Friday, 28 June 2013

BOTTOM IMAGE -------- This is a flowering spike of P.C.Abildegaard. This will almost certainly be yet another of the classic crosses of M. betonicifolia crossed with M. grandis. (all called M. x Sheldonii). It was named and distributed by Evelyn Stevens of the Meconopsis Group in the U.K. from material sent to her from a University in Copenhagen, Denmark and named after a professor there. The origin of this plant in Denmark is not known.  In Wick, where this image was taken, it is very perennial and regularly sends out suckers making propagation very easy - indeed I took six from suckers up to 60cms. away last year. The flowers, at least in Wick, always have vague mauve overtones.
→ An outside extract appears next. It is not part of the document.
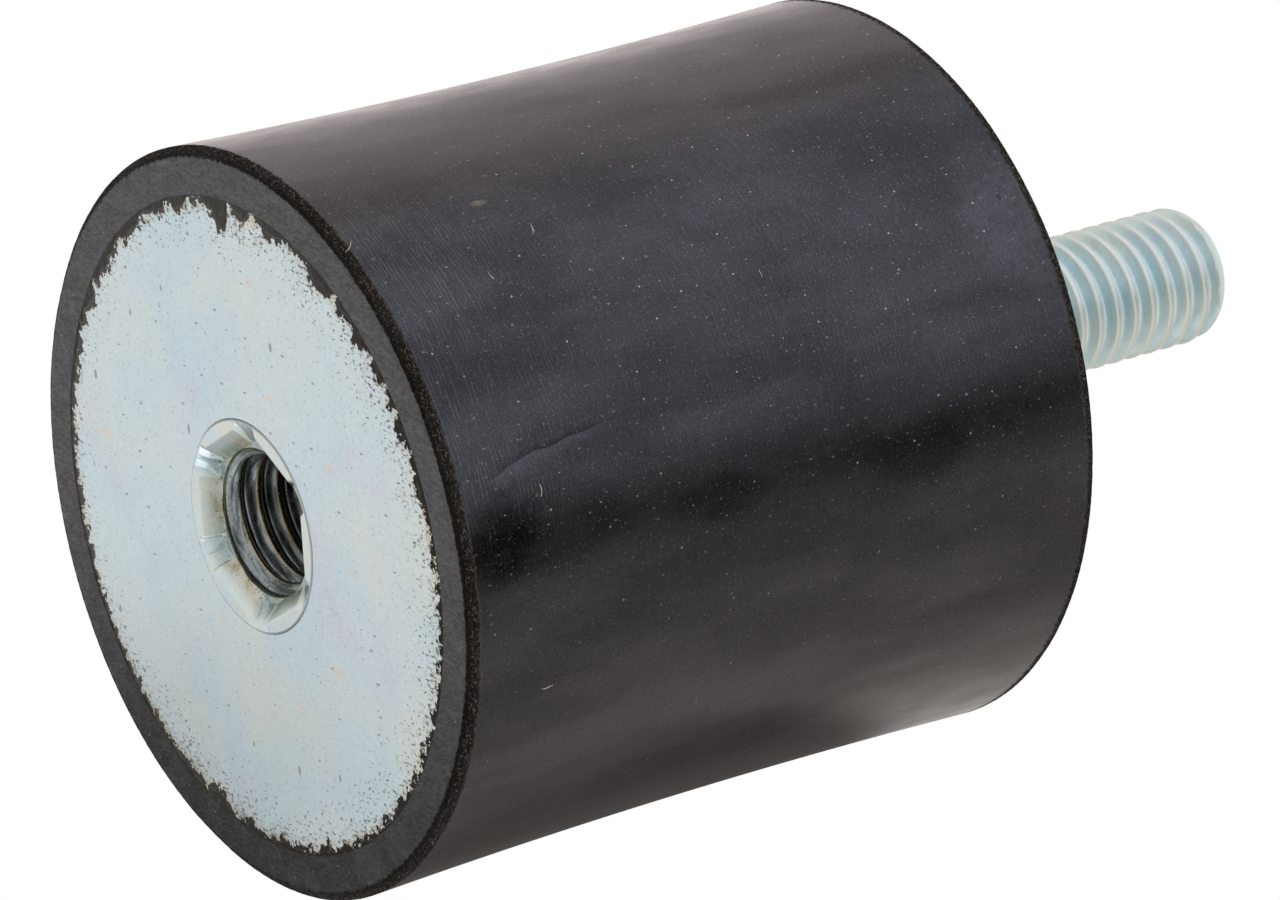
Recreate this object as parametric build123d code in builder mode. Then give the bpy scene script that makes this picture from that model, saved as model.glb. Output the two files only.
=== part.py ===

It has been likened to the wonderful hybrid produced in Edinburgh many years ago from the same parents and subsequently named by an Irish garden as Slieve Donard -  but with that wonderful cultivar it has always been a perfect blue where ever I have grown it. Slieve Donard is illustrated on this site on the entry for May 29th growing at the Royal Botanic Gardens this year. 

TOP IMAGE ----------- I have added an image of the perfect blue Slieve Donard growing for comparison in the lovely woodland garden of the Cox family at Glendoick (only open until the end of May).